The example below shows how the matrix_transpose builtin will be lowered in the IR lowering pass.
define void @transpose(<8 x double> * %A, <8 x double>* %B) {
entry:
%a = load <8 x double>, <8 x double>* %A, align 16
%b = call <8 x double> @llvm.matrix.transpose(<8 x double> %a, i32 2, i32 4)
store <8 x double> %c, <8 x double>* %B, align 16
ret void
}
declare <8 x double> @llvm.matrix.transpose(<8 x double>, i32, i32)
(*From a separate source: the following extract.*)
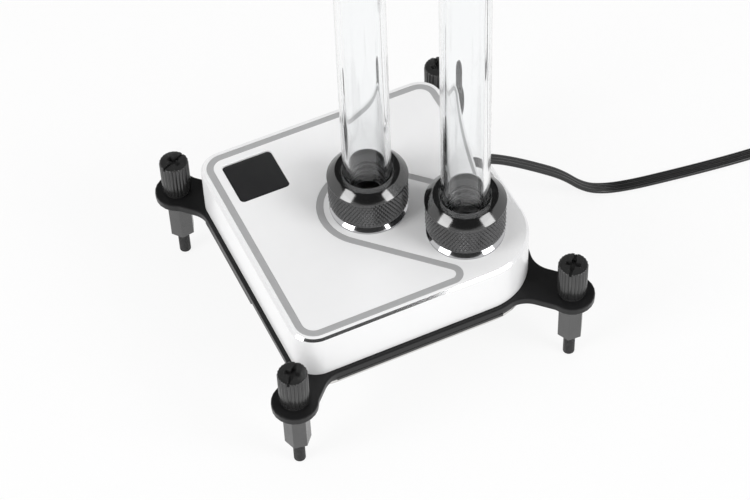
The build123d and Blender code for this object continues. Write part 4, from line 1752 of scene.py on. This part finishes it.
@dataclass
class Studio:
    """Pale table, even white surroundings, two soft boxes and the dark room above."""

    floor_half: float = 2500.0
    floor_colour: float = 0.92
    floor_lift: float = 0.86
    world_light: float = 0.5
    box_radiance: float = 7.5
    box_side: float = 450.0
    box_distance: float = 1000.0
    left_box: Point3 = (-0.81, -0.11, 0.53)
    right_box: Point3 = (0.50, -0.69, 0.53)
    ceiling_height: float = 1150.0
    ceiling_radius: float = 1900.0
    ceiling_glow: float = 0.06
    floor_z: float = field(default_factory=lambda: NodeBox.of("led_cable_coil").low.z)

    def bare_material(self, name: str) -> tuple[bpy.types.Material, Bench]:
        """A material whose tree holds only its output, and the bench to build on."""
        finish = bpy.data.materials.new(name)
        finish.use_nodes = True
        finish.node_tree.nodes.remove(finish.node_tree.nodes["Principled BSDF"])
        return finish, Bench(finish.node_tree)

    def seen_rays(self, bench: Bench) -> bpy.types.NodeSocket:
        """One for camera, mirror and glass rays, and nothing for the rays that light a surface."""
        path = bench.add("ShaderNodeLightPath")
        mirror = bench.maths("MAXIMUM", path.outputs["Is Camera Ray"], path.outputs["Is Glossy Ray"])
        return bench.maths("MAXIMUM", mirror, path.outputs["Is Transmission Ray"])

    def build_world(self) -> None:
        """White surroundings, bright to the camera and half as bright as light."""
        world = bpy.data.worlds.new("studio_white")
        bpy.context.scene.world = world
        world.use_nodes = True
        bench = Bench(world.node_tree)
        background = world.node_tree.nodes["Background"]
        background.inputs["Color"].default_value = (1.0, 1.0, 1.0, 1.0)
        extra = bench.maths("MULTIPLY", self.seen_rays(bench), 1.0 - self.world_light)
        bench.join(bench.maths("ADD", extra, self.world_light), background.inputs["Strength"])

    def build_floor(self) -> None:
        """Pale table that shows the object's shadow faintly."""
        surface = Surface()
        reach = self.floor_half
        corners = [(-reach, -reach), (reach, -reach), (reach, reach), (-reach, reach)]
        loop = surface.ring([(x, y, self.floor_z - 0.02) for x, y in corners])
        surface.flat([loop], up=True)
        finish, bench = self.bare_material("pale_table")
        matte = bench.add("ShaderNodeBsdfDiffuse")
        matte.inputs["Color"].default_value = (self.floor_colour,) * 3 + (1.0,)
        glow = bench.add("ShaderNodeEmission")
        glow.inputs["Color"].default_value = (1.0, 1.0, 1.0, 1.0)
        mix = bench.add("ShaderNodeMixShader")
        bench.join(bench.maths("MULTIPLY", self.seen_rays(bench), self.floor_lift), mix.inputs[0])
        bench.join(matte.outputs[0], mix.inputs[1])
        bench.join(glow.outputs[0], mix.inputs[2])
        bench.join(mix.outputs[0], finish.node_tree.nodes["Material Output"].inputs["Surface"])
        surface.piece("table", [finish])

    def build_ceiling(self) -> None:
        """Dark room above the lights, seen only in reflections."""
        surface = Surface()
        loop = surface.ring(circle(0.0, 0.0, self.ceiling_radius, self.ceiling_height, 64))
        surface.flat([loop], up=False)
        finish, bench = self.bare_material("dark_room")
        glow = bench.add("ShaderNodeEmission")
        glow.inputs["Color"].default_value = (self.ceiling_glow,) * 3 + (1.0,)
        bench.join(glow.outputs[0], finish.node_tree.nodes["Material Output"].inputs["Surface"])
        ceiling = surface.piece("dark_ceiling", [finish])
        ceiling.visible_camera = False
        ceiling.visible_diffuse = False
        ceiling.visible_shadow = False
        ceiling.visible_transmission = False

    def build_box(self, name: str, toward: Point3) -> None:
        """Hangs one soft box.

        Args:
            name: Name of the lamp.
            toward: Its direction from the object.
        """
        data = bpy.data.lights.new(name, "AREA")
        data.shape = "SQUARE"
        data.size = self.box_side * MM
        data.energy = self.box_radiance * math.pi * (self.box_side * MM) ** 2
        lamp = link(name, data)
        place = Vector(toward).normalized() * self.box_distance * MM
        turn = (-place).to_track_quat("-Z", "Y").to_matrix()
        lamp.matrix_world = Matrix.Translation(place) @ turn.to_4x4()
        lamp.visible_camera = False
        lamp.visible_transmission = False

    def build(self) -> None:
        """Sets up the surroundings, table, ceiling and lamps."""
        self.build_world()
        self.build_floor()
        self.build_ceiling()
        self.build_box("left_soft_box", self.left_box)
        self.build_box("right_soft_box", self.right_box)
        bpy.context.scene.view_settings.view_transform = "Standard"


CORNER_SETS = (
    CornerSet(Corner.FRONT_LEFT, hex_turn=18.8, slot_turn=50.0),
    CornerSet(Corner.FRONT_RIGHT, hex_turn=26.4, slot_turn=50.0),
    CornerSet(Corner.REAR_LEFT, hex_turn=38.7, slot_turn=25.0),
    CornerSet(Corner.REAR_RIGHT, hex_turn=10.0, slot_turn=80.0),
)


def main() -> None:
    """Builds the camera and the lead, then every sub-assembly, then the studio."""
    logging.basicConfig(level=logging.INFO, format="%(message)s")
    PhotoCamera().build()
    Lead().build()
    cover = Cover()
    cover.build_shell()
    cover.build_light()
    cover.build_badge()
    Bracket().build()
    for corner_set in CORNER_SETS:
        corner_set.build()
    for port in Port:
        Fitting(port).build()
    Underside().build()
    Studio().build()


if __name__ == "__main__":
    main()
Will get lowered to something like
define void @transpose(<8 x double> * %A, <8 x double>* %B) {
entry:
%0 = bitcast <8 x double>* %A to <2 x double>*
%1 = load <2 x double>, <2 x double>* %0, align 8
%2 = getelementptr <8 x double>, <8 x double>* %A, i64 0, i64 2
%3 = bitcast double* %2 to <2 x double>*
%4 = load <2 x double>, <2 x double>* %3, align 8
%5 = getelementptr <8 x double>, <8 x double>* %A, i64 0, i64 4
%6 = bitcast double* %5 to <2 x double>*
%7 = load <2 x double>, <2 x double>* %6, align 8
%8 = shufflevector <2 x double> %7, <2 x double> undef, <4 x i32> <i32 0, i32 1, i32 undef, i32 undef>
%9 = getelementptr <8 x double>, <8 x double>* %A, i64 0, i64 6
%10 = bitcast double* %9 to <2 x double>*
%11 = load <2 x double>, <2 x double>* %10, align 8
%12 = shufflevector <2 x double> %11, <2 x double> undef, <4 x i32> <i32 0, i32 1, i32 undef, i32 undef>
%13 = shufflevector <2 x double> %1, <2 x double> %4, <4 x i32> <i32 0, i32 2, i32 undef, i32 undef>
%14 = shufflevector <4 x double> %13, <4 x double> %8, <4 x i32> <i32 0, i32 1, i32 4, i32 undef>
%15 = shufflevector <4 x double> %14, <4 x double> %12, <4 x i32> <i32 0, i32 1, i32 2, i32 4>
%16 = shufflevector <2 x double> %1, <2 x double> %4, <4 x i32> <i32 1, i32 3, i32 undef, i32 undef>
%17 = shufflevector <4 x double> %16, <4 x double> %8, <4 x i32> <i32 0, i32 1, i32 5, i32 undef>
%18 = shufflevector <4 x double> %17, <4 x double> %12, <4 x i32> <i32 0, i32 1, i32 2, i32 5>
%19 = bitcast <8 x double>* %C to <4 x double>*
store <4 x double> %15, <4 x double>* %19, align 8
%20 = getelementptr <8 x double>, <8 x double>* %C, i64 0, i64 4
%21 = bitcast double* %20 to <4 x double>*
store <4 x double> %18, <4 x double>* %21, align 8
ret void
}
Before we do the actual lowering, we propagate the shape information from intrinsics to connected instructions. This allows us to improve the code we generate for regular IR operations on matrixes embedded in a flattened vector. In the example above, we propagate the information that we are loading a matrix with 2 rows and 4 columns to %a = load <8 x double>, <8 x double>* %A, align 16
and lower it to a series of load <2 x double>, <2 x double>*
, which helps with avoiding a large number of shufflevector instructions to get column vectors. Please note that propagating the shape information allows us to improve the code we generate during lowering, but is not required for correctness. Without propagating shape information, we would just need additional shuffles to extract the rows/columns at the point where we lower a matrix multiply for example.
This infrastructure can also be used to improve codegen for large vector operations in general. For example, consider loading 2 <100 x double> vectors, adding them and storing the result. Currently this will be lowered naively doing most of the loads first, then most of the adds and then most of the stores, causing plenty of spilling on AArch64. We can significantly improve the generated code by breaking it into load/add/store blocks that fit into the target registers.
We also plan to implement some additional optimisations as part of the lowering, like generating fused/tiled loops for matrix multiplications and direct FMA generation.
As future work, we are also evaluating adding additional operations including clamping a vector or matrix, min/max of matrixes, inverting a matrix and computing matrix determinates. Some of those might require additional intrinsics, which we can discuss on a case by case basis.